> **PROMPT**
Say only how many lines contain the word "bends".

> **PROVIDED DATA**
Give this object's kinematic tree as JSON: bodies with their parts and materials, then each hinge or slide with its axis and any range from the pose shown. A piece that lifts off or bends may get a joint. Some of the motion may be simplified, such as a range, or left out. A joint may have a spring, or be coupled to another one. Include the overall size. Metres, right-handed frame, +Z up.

* * *

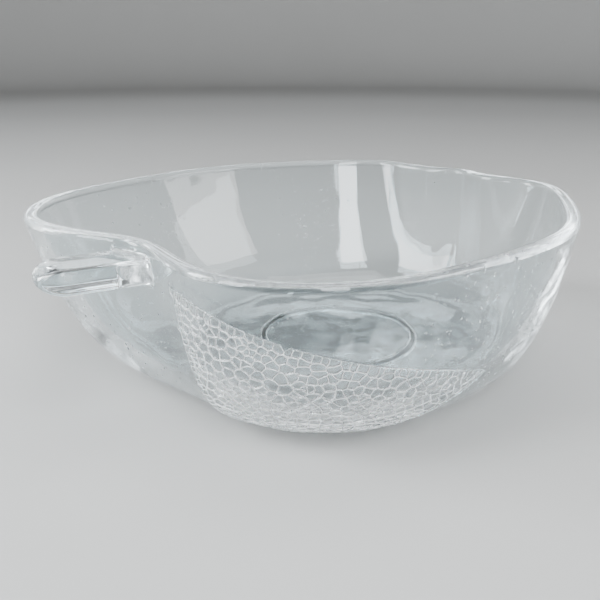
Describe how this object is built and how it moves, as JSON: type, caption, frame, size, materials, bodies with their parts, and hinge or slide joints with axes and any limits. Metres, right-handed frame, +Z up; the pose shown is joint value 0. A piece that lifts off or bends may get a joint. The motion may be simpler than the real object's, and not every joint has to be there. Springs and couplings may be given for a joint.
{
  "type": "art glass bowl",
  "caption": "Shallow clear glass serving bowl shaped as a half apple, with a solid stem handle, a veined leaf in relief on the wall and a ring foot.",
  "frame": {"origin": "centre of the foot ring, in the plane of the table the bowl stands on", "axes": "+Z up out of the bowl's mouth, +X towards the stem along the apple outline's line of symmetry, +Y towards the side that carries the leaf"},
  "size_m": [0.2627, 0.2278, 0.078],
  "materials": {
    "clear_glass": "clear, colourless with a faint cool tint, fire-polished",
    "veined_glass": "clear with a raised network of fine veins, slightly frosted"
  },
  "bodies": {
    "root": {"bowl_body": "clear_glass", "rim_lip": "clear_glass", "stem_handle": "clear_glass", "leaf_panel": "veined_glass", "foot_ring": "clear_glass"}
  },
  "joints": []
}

> **SOLUTION**
2